Forest rangers, fire crews brace for eclipse watchers to descend on US West

Solar eclipse parking sign in Depoe Bay, Oregon.

Forest rangers and fire managers across the US West will be on high alert as motorists flock to Oregon, Idaho and Wyoming for Monday’s total solar eclipse, clogging roads and straining scarce resources at the height of summer wildfire season.

The rare spectacle of the moon passing directly in front the sun, combined with the appeal of the West’s great outdoors, is expected to draw tens of thousands of eclipse enthusiasts to rugged, remote national forests and rangelands from the Cascades to the Northern Rockies.
Authorities face an unprecedented challenge from the throngs in a region swathed in tinder-dry vegetation vulnerable to ignition from unattended campfires, discarded cigarettes and hot tailpipes.

“It’s all hands on deck,” said US Forest Service ranger Kurt Nelson, who works in the Sawtooth National Forest near the affluent resort of Sun Valley in central Idaho.

Even without the added threat of careless humans, lightning-sparked wildfires are common at this time of year, raising fears that larger-than-normal crowds of tourists may end up in harm’s way and need to be evacuated.

US fire managers last week elevated the nation’s wildfire readiness status to its highest for the first time in two years, citing heightened danger from thunderstorms.

Besides public safety issues confronting officials, drifting plumes of smoke, even from distant blazes, could end up obscuring the views of eclipse watchers on an otherwise clear day.

The August 21 event marks the first total solar eclipse visible anywhere in the lower 48 states since 1979.

And it will be the first in 99 years spanning the entire continental United States, offering a brief glimpse of the sun completely blotted out – except for the corona of its outer atmosphere – across a 113-km wide, coast-to-coast path through 14 states.

Oregon, Idaho and Wyoming are the first three states traversed by the narrow 4,000-km “path of totality,” mostly through rural areas unaccustomed to heavy traffic.

Roads through Idaho’s Sawtooth, for example, are likely to see bumper-to-bumper traffic in the days before and during the eclipse, Nelson said.

That has prompted a regional hospital to park a life-flight helicopter nearby in case of a medical emergency.
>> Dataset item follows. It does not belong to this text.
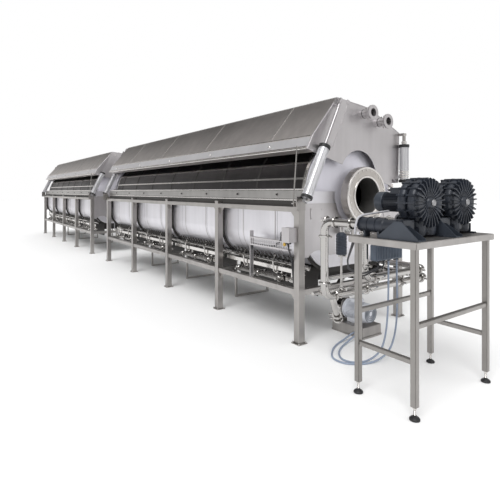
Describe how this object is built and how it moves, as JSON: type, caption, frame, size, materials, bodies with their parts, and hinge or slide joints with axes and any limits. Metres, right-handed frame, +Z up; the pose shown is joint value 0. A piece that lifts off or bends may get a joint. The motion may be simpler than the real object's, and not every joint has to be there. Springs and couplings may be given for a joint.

Extra firefighting crews are also on standby.

Months of bone-dry heat have already brought restrictions on campfires and smoking in many Western forests. But authorities see the fire risks ratcheting up with the influx of travelers, few of whom may understand the dangers.

A wildfire in Oregon’s Willamette National Forest prompted the closure this month of access to Mount Jefferson, the state’s second-highest peak and a would-be destination for those hoping to see the total eclipse, said Kirk Copic, visitor services information assistant for the forest.

On Thursday, a separate blaze 30 miles south near the town of Sisters, Oregon, also in the path of totality, prompted Governor Kate Brown to invoke the state’s Emergency Conflagration Act, freeing up additional firefighting resources. She cited the need “to keep community, visitors and property safe” in the run-up to the eclipse.

In Idaho, state police spokesman Tim Marsano warned that first responders there may not be able to help travelers as quickly as in a normal situation, adding, “The 911 system is going to be pushed to its limit.”

In the Sawtooth alone, forest rangers expect as many as 30,000 people to inundate an area around the small town of Stanley, home to just 68 year-round residents.

Nelson said the grass has been mowed down in eight eclipse-viewing areas set up for the public, to ensure fire-safe temporary roadside parking.

Smoke from wildfires already burning in Idaho, Oregon, Montana and elsewhere could impair eclipse-viewing for some, but forecasters say smoke conditions, driven largely by wind speeds and direction, will remain uncertain until a day or two before.

The sun will be so high in the sky that smoke should be of little consequence, unless it’s extremely thick, said Michael Zeiler, an avowed “eclipse-chaser” who made a 1,000- km drive, to Casper, Wyoming from his home in Santa Fe, New Mexico, in hopes of witnessing his ninth total solar eclipse.

“This will be the most amazing event you have seen in your life,” said Zeiler, a member of an American Astronomical Society panel for public guidance.